PROMPT: Repeat each line exactly as it is written.

RAW DATA:
────────

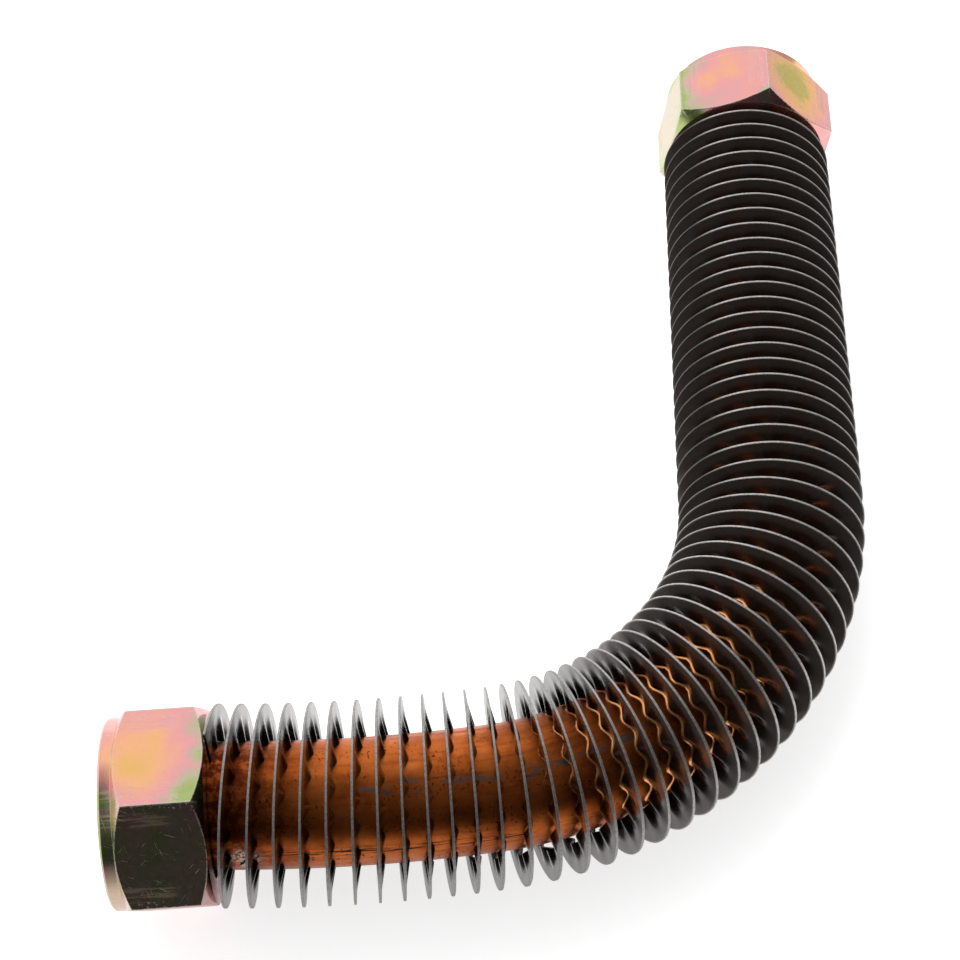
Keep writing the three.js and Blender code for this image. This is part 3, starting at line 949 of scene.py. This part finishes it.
def build_lamp():
    """One large soft lamp from behind and above."""
    lamp = bpy.data.lights.new("softbox", "AREA")
    lamp.size = 0.6
    lamp.energy = 4.0
    holder = bpy.data.objects.new("softbox", lamp)
    holder.location = (-0.25, 0.45, 0.75)
    holder.rotation_euler = (Vector((0, 0, 0)) - holder.location).to_track_quat("-Z", "Y").to_euler()
    holder.visible_glossy = False
    bpy.context.scene.collection.objects.link(holder)


def build_camera():
    data = bpy.data.cameras.new("camera")
    data.sensor_width = SENSOR_WIDTH
    data.lens = SENSOR_WIDTH * FOCAL_LENGTH_IN_WIDTHS
    data.clip_start = 0.01
    camera = bpy.data.objects.new("camera", data)
    camera.location = Vector(TUBE_START) + CAMERA_OFFSET
    camera.rotation_euler = CAMERA_TURN
    bpy.context.scene.collection.objects.link(camera)
    bpy.context.scene.camera = camera


def node_middle(node):
    low, high = (np.array(corner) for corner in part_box(node))
    return (low + high) / 2


def main():
    bpy.context.scene.view_settings.view_transform = "Standard"
    build_camera()
    build_floor()
    build_studio()
    build_lamp()

    # The lower tack lies on the straight start of the tube, the upper one on its straight end.
    lower_tack = node_middle("lower_solder_tack")[0] - TUBE_START[0]
    upper_tack = TUBE_LENGTH - (TUBE_HIGH.y - node_middle("upper_solder_tack")[1])

    tube = build_tube(copper_material(lower_tack))
    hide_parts("copper_tube")
    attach(tube, "finned_tube")

    fin = build_fin(fin_material())
    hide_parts("fin_strip")
    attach(fin, "finned_tube")

    nuts = [
        ("lower_nut_body", "lower_union_nut", "lower_nut", math.radians(114), LOWER_NUT_SPOTS),
        ("upper_nut_body", "upper_union_nut", "upper_nut", math.radians(100.8), UPPER_NUT_SPOTS),
    ]
    for name, node, body, corner_angle, spots in nuts:
        nut = build_nut(name, body + "_spin", corner_angle, zinc_material(node + "_zinc", spots))
        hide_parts(node)
        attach(nut, body)

    solder = solder_material()
    tacks = [
        ("lower_solder_bead", "lower_solder_tack", math.radians(182), lower_tack, 1),
        ("upper_solder_bead", "upper_solder_tack", math.radians(270), upper_tack, 2),
    ]
    for name, node, angle, distance, seed in tacks:
        bead = build_tack(name, angle, distance, seed, solder)
        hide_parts(node)
        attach(bead, "finned_tube")


main()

────────

OUTPUT:
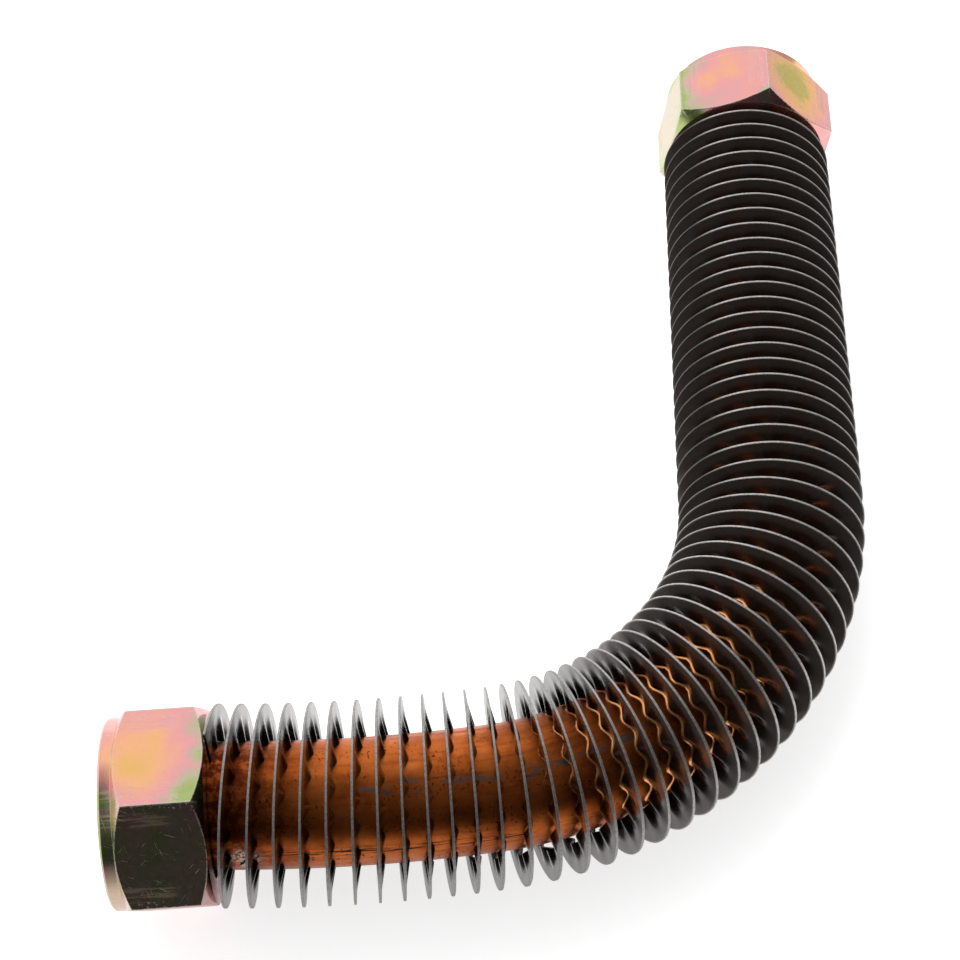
Keep writing the three.js and Blender code for this image. This is part 3, starting at line 949 of scene.py. This part finishes it.
def build_lamp():
    """One large soft lamp from behind and above."""
    lamp = bpy.data.lights.new("softbox", "AREA")
    lamp.size = 0.6
    lamp.energy = 4.0
    holder = bpy.data.objects.new("softbox", lamp)
    holder.location = (-0.25, 0.45, 0.75)
    holder.rotation_euler = (Vector((0, 0, 0)) - holder.location).to_track_quat("-Z", "Y").to_euler()
    holder.visible_glossy = False
    bpy.context.scene.collection.objects.link(holder)


def build_camera():
    data = bpy.data.cameras.new("camera")
    data.sensor_width = SENSOR_WIDTH
    data.lens = SENSOR_WIDTH * FOCAL_LENGTH_IN_WIDTHS
    data.clip_start = 0.01
    camera = bpy.data.objects.new("camera", data)
    camera.location = Vector(TUBE_START) + CAMERA_OFFSET
    camera.rotation_euler = CAMERA_TURN
    bpy.context.scene.collection.objects.link(camera)
    bpy.context.scene.camera = camera


def node_middle(node):
    low, high = (np.array(corner) for corner in part_box(node))
    return (low + high) / 2


def main():
    bpy.context.scene.view_settings.view_transform = "Standard"
    build_camera()
    build_floor()
    build_studio()
    build_lamp()

    # The lower tack lies on the straight start of the tube, the upper one on its straight end.
    lower_tack = node_middle("lower_solder_tack")[0] - TUBE_START[0]
    upper_tack = TUBE_LENGTH - (TUBE_HIGH.y - node_middle("upper_solder_tack")[1])

    tube = build_tube(copper_material(lower_tack))
    hide_parts("copper_tube")
    attach(tube, "finned_tube")

    fin = build_fin(fin_material())
    hide_parts("fin_strip")
    attach(fin, "finned_tube")

    nuts = [
        ("lower_nut_body", "lower_union_nut", "lower_nut", math.radians(114), LOWER_NUT_SPOTS),
        ("upper_nut_body", "upper_union_nut", "upper_nut", math.radians(100.8), UPPER_NUT_SPOTS),
    ]
    for name, node, body, corner_angle, spots in nuts:
        nut = build_nut(name, body + "_spin", corner_angle, zinc_material(node + "_zinc", spots))
        hide_parts(node)
        attach(nut, body)

    solder = solder_material()
    tacks = [
        ("lower_solder_bead", "lower_solder_tack", math.radians(182), lower_tack, 1),
        ("upper_solder_bead", "upper_solder_tack", math.radians(270), upper_tack, 2),
    ]
    for name, node, angle, distance, seed in tacks:
        bead = build_tack(name, angle, distance, seed, solder)
        hide_parts(node)
        attach(bead, "finned_tube")


main()